**REQUEST**
Repeat only the lines from the one containing "for leftover in" through the one containing "before = set(bpy.data.objects)", exactly as written, both ends included.

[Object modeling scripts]
===============

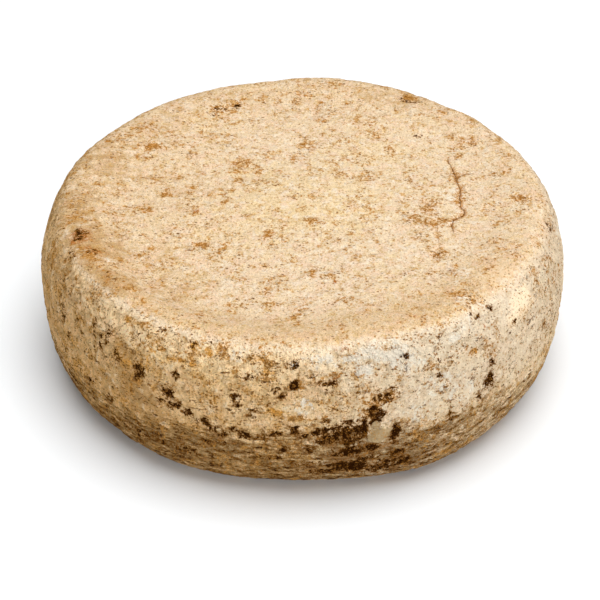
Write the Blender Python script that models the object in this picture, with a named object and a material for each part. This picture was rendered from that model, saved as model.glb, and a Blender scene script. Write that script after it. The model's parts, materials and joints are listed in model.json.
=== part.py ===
"""A small farmhouse cheese wheel with a natural rind, in metres, +Z up, front towards -Y.

One closed solid: a flat foot, bulging sides, rounded shoulders and a shallow dished top
inside a low lip. The foot stands on z = 0 and the wheel is centred on the origin.
"""

import math

import bmesh
import bpy
from mathutils import Matrix, Vector, noise

# Overall sizes of the round profile
HEIGHT = 0.0648
HALF_WIDTH = 0.0995
WIDEST_HEIGHT = 0.0300
FOOT_RADIUS = 0.0860
CREST_RADIUS = 0.0850
LOWER_FULLNESS = 2.15
UPPER_FULLNESS = 2.35

# The dish in the top: its depth and the width of the slope from the lip down to its floor
DISH_DEPTH = 0.0013
DISH_SLOPE = 0.020
LIP_AZIMUTH = -128.0
LIP_SPREAD = 75.0
LIP_EXTRA_DEPTH = 0.0022
LIP_SLOPE_CUT = 0.008
LIP_RISE = 0.0008
CROWN_RISE = 0.0008
CROWN_RADIUS = 0.045

# Waves round the outline: how many, how far out, and the azimuth of a peak
OUTLINE_WAVES = ((2, 0.00040, 0.0), (3, 0.00030, -50.0), (5, 0.00025, 20.0))
RIM_WAVES = ((2, 0.00040, -40.0), (3, 0.00030, 70.0), (5, 0.00020, -150.0))

# Flats and swellings in the side: azimuth, spread, height, height spread, how far out
SIDE_PUSHES = (
    (-88.0, 26.0, 0.002, 0.026, -0.0015),
    (-60.0, 22.0, 0.004, 0.026, 0.0006),
    (-118.0, 24.0, 0.006, 0.026, 0.0008),
    (96.0, 34.0, 0.064, 0.030, -0.0008),
    (50.0, 11.0, 0.062, 0.026, -0.0016),
    (180.0, 24.0, 0.036, 0.016, 0.0006),
    (8.0, 22.0, 0.050, 0.022, -0.0008),
)

# A worn notch on the far side of the shoulder
NOTCH_AZIMUTH = 60.0
NOTCH_SPREAD = 9.0
NOTCH_RADIUS = 0.0870
NOTCH_WIDTH = 0.0060
NOTCH_DEPTH = 0.0010

# Soft lumps left by the cloth and the shelf
LUMP_DEPTH = 0.0008
LUMP_WIDTH = 0.030
LUMP_PLACE = Vector((3.1, 7.4, 1.8))
FINE_LUMP_DEPTH = 0.0004
FINE_LUMP_WIDTH = 0.013
FOOT_FADE = 0.006

# How finely the surface is divided
STEPS_AROUND = 104
SIDE_STEPS = 8
SHOULDER_STEPS = 9
SLOPE_STEPS = 9
FLOOR_STEPS = 6

RIND_COLOUR = (0.60, 0.43, 0.24, 1.0)
RIND_ROUGHNESS = 0.75


def profile():
    """Half outline as (radius, height), from the edge of the foot up to the centre of the top."""
    points = []
    side_swell = HALF_WIDTH - FOOT_RADIUS
    for step in range(SIDE_STEPS):
        turn = 0.5 * math.pi * step / SIDE_STEPS
        radius = FOOT_RADIUS + side_swell * math.sin(turn) ** (2.0 / LOWER_FULLNESS)
        height = WIDEST_HEIGHT * (1.0 - math.cos(turn) ** (2.0 / LOWER_FULLNESS))
        points.append((radius, height))
    shoulder = HALF_WIDTH - CREST_RADIUS
    rise = HEIGHT - WIDEST_HEIGHT
    for step in range(SHOULDER_STEPS + 1):
        turn = 0.5 * math.pi * step / SHOULDER_STEPS
        radius = CREST_RADIUS + shoulder * max(0.0, math.cos(turn)) ** (2.0 / UPPER_FULLNESS)
        height = WIDEST_HEIGHT + rise * math.sin(turn) ** (2.0 / UPPER_FULLNESS)
        points.append((radius, height))
    for step in range(1, SLOPE_STEPS + 1):
        points.append((CREST_RADIUS - DISH_SLOPE * step / SLOPE_STEPS, HEIGHT))
    floor_radius = CREST_RADIUS - DISH_SLOPE
    for step in range(1, FLOOR_STEPS + 1):
        points.append((floor_radius * (1.0 - step / FLOOR_STEPS), HEIGHT))
    return points


def ease(amount):
    """0 to 1 with a soft start and a soft end."""
    amount = min(1.0, max(0.0, amount))
    return amount * amount * (3.0 - 2.0 * amount)


def beside(azimuth, centre, spread):
    """1 at an azimuth in degrees, easing to 0 a spread away from it."""
    apart = abs((azimuth - centre + 180.0) % 360.0 - 180.0)
    return ease(1.0 - apart / spread)


def waves(azimuth, table):
    return sum(size * math.cos(math.radians(count * (azimuth - peak))) for count, size, peak in table)


def side_push(azimuth, height):
    total = 0.0
    for centre, spread, level, level_spread, push in SIDE_PUSHES:
        near = ease(1.0 - abs(height - level) / level_spread)
        total += push * near * beside(azimuth, centre, spread)
    return total


def lumps(place, width, offset):
    return noise.noise((place / width) + offset)


def shape_top(radius, azimuth):
    """Height added to the flat top: the dish, its lip, and the slight crown in its middle."""
    lip = beside(azimuth, LIP_AZIMUTH, LIP_SPREAD)
    depth = DISH_DEPTH + LIP_EXTRA_DEPTH * lip
    slope = DISH_SLOPE - LIP_SLOPE_CUT * lip
    dish = -depth * ease((CREST_RADIUS - radius) / slope)
    rim = LIP_RISE * lip * ease((radius - CREST_RADIUS + slope) / slope)
    crown = CROWN_RISE * ease(1.0 - radius / CROWN_RADIUS)
    recovery = 0.6 * LIP_EXTRA_DEPTH * lip * ease((CREST_RADIUS - slope - radius) / CROWN_RADIUS)
    return dish + rim + crown + recovery


def shape_notch(radius, azimuth):
    near = ease(1.0 - abs(radius - NOTCH_RADIUS) / NOTCH_WIDTH)
    return -NOTCH_DEPTH * near * beside(azimuth, NOTCH_AZIMUTH, NOTCH_SPREAD)


def shaped(point, normal):
    """Where a point of the round body goes once the wheel is uneven."""
    radius = math.hypot(point.x, point.y)
    azimuth = math.degrees(math.atan2(point.y, point.x))
    up_share = ease((point.z - WIDEST_HEIGHT) / (HEIGHT - WIDEST_HEIGHT))
    push = waves(azimuth, OUTLINE_WAVES) + side_push(azimuth, point.z)
    widen = 1.0 + push / HALF_WIDTH * ease(radius / FOOT_RADIUS)
    moved = Vector((point.x * widen, point.y * widen, point.z))
    moved.z += up_share * waves(azimuth, RIM_WAVES) * ease(radius / CREST_RADIUS)
    moved.z += up_share * (shape_top(radius, azimuth) + shape_notch(radius, azimuth))
    swell = LUMP_DEPTH * lumps(point, LUMP_WIDTH, LUMP_PLACE)
    swell += FINE_LUMP_DEPTH * lumps(point, FINE_LUMP_WIDTH, -LUMP_PLACE)
    return moved + normal * swell * ease(point.z / FOOT_FADE)


def build_wheel(name):
    body = bmesh.new()
    outline = [body.verts.new((radius, 0.0, height)) for radius, height in profile()]
    edges = [body.edges.new(pair) for pair in zip(outline, outline[1:])]
    bmesh.ops.spin(
        body,
        geom=outline + edges,
        cent=(0.0, 0.0, 0.0),
        axis=(0.0, 0.0, 1.0),
        angle=2.0 * math.pi,
        steps=STEPS_AROUND,
        use_merge=True,
    )
    bmesh.ops.remove_doubles(body, verts=body.verts, dist=1e-6)
    bmesh.ops.holes_fill(body, edges=[edge for edge in body.edges if edge.is_boundary], sides=0)
    bmesh.ops.recalc_face_normals(body, faces=body.faces)
    body.normal_update()
    places = [shaped(vert.co.copy(), vert.normal.copy()) for vert in body.verts]
    for vert, place in zip(body.verts, places):
        vert.co = place
    centre_on_origin(body)
    mesh = bpy.data.meshes.new(name)
    body.to_mesh(mesh)
    body.free()
    for polygon in mesh.polygons:
        polygon.use_smooth = len(polygon.vertices) <= 4
    wheel = bpy.data.objects.new(name, mesh)
    bpy.context.scene.collection.objects.link(wheel)
    return wheel


def centre_on_origin(body):
    """Puts the middle of the bounding box over the origin, with the foot on z = 0."""
    low = Vector([min(vert.co[axis] for vert in body.verts) for axis in range(3)])
    high = Vector([max(vert.co[axis] for vert in body.verts) for axis in range(3)])
    middle = (low + high) / 2.0
    shift = Matrix.Translation((-middle.x, -middle.y, -low.z))
    bmesh.ops.transform(body, matrix=shift, verts=body.verts)


def rind_material():
    material = bpy.data.materials.new("rind")
    material.use_nodes = True
    shader = material.node_tree.nodes["Principled BSDF"]
    shader.inputs["Base Color"].default_value = RIND_COLOUR
    shader.inputs["Roughness"].default_value = RIND_ROUGHNESS
    shader.inputs["Metallic"].default_value = 0.0
    material.diffuse_color = RIND_COLOUR
    return material


for leftover in list(bpy.data.objects):
    bpy.data.objects.remove(leftover, do_unlink=True)

cheese = build_wheel("cheese_wheel")
cheese.data.materials.append(rind_material())
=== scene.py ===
import json
import math
import bmesh
import bpy
import numpy as np
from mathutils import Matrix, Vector, noise

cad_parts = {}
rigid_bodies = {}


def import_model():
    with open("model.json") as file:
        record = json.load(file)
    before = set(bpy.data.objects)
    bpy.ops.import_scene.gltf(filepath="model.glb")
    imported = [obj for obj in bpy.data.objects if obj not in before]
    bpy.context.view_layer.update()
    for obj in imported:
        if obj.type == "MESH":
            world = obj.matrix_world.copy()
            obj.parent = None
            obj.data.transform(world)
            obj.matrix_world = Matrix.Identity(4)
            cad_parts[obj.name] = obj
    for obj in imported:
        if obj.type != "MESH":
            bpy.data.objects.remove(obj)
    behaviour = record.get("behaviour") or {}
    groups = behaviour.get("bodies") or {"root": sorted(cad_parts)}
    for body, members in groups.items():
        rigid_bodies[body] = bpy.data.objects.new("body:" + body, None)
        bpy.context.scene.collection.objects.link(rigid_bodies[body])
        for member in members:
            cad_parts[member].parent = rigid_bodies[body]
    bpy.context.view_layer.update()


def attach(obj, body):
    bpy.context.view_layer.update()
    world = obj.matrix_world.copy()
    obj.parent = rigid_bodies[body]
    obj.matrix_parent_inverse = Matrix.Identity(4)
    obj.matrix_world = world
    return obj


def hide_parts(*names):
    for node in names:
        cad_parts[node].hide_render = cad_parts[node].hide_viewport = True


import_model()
print("frame loaded")

mm = 0.001


# places are (x, y) in mm on the top and the underside, and (azimuth in degrees, height in mm) on the side

wheelRind = {
    "node": "cheese_wheel",
    "cell": 1.10 * mm,        # size of the mesh's faces
    "weld": 1e-6,             # the solid's points nearer than this are one
    "relaxRounds": 16,        # takes the flats out of the solid's facets
    "footFlat": 0.45 * mm,    # lower than this the underside is pressed flat
    "footPress": 0.2,         # how much of its unevenness the pressed foot keeps
    "footFade": 5.0 * mm,     # relief fades out towards the foot
    "radius": 100.0,          # in mm, where the side bulges most
    "sideFrom": 84.0,         # in mm, nearer the middle than this is not the side
    "topFrom": 40.0,          # in mm, a level place higher than this is the top
}

relief = {
    "swell": (15.0, 0.22),        # size and depth in mm of each kind of unevenness
    "wrinkle": (5.2, 0.54),
    "crumple": (2.9, 0.42),
    "grain": (1.9, 0.10),
    "pits": (5.5, 0.45),
    "topShare": 0.62,             # the top was pressed smoother than the side
    "streak": 2.2,                # how much longer along x the wrinkles of the top are
    "creaseBend": (1.6, 0.45),    # size and depth of the bends in a crease, in shares of its size
    "creaseNarrow": 2.6,
    "smoothing": 0.85,            # how much of it waxy places and the island lose
    "mouldDepth": 0.38,
    "chalkRise": 0.22,
    "islandRise": 0.35,
}

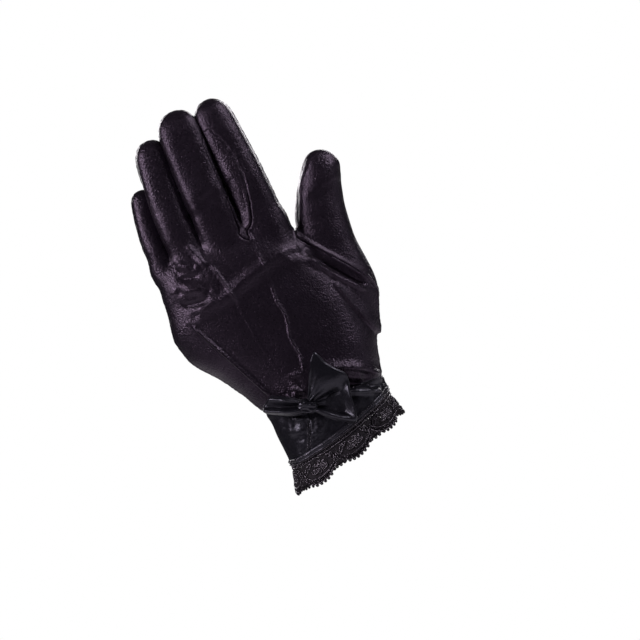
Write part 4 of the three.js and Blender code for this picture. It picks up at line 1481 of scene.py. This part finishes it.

===============

**RESULT OF THIS TASK**
for leftover in list(bpy.data.objects):
    bpy.data.objects.remove(leftover, do_unlink=True)

cheese = build_wheel("cheese_wheel")
cheese.data.materials.append(rind_material())
=== scene.py ===
import json
import math
import bmesh
import bpy
import numpy as np
from mathutils import Matrix, Vector, noise

cad_parts = {}
rigid_bodies = {}


def import_model():
    with open("model.json") as file:
        record = json.load(file)
    before = set(bpy.data.objects)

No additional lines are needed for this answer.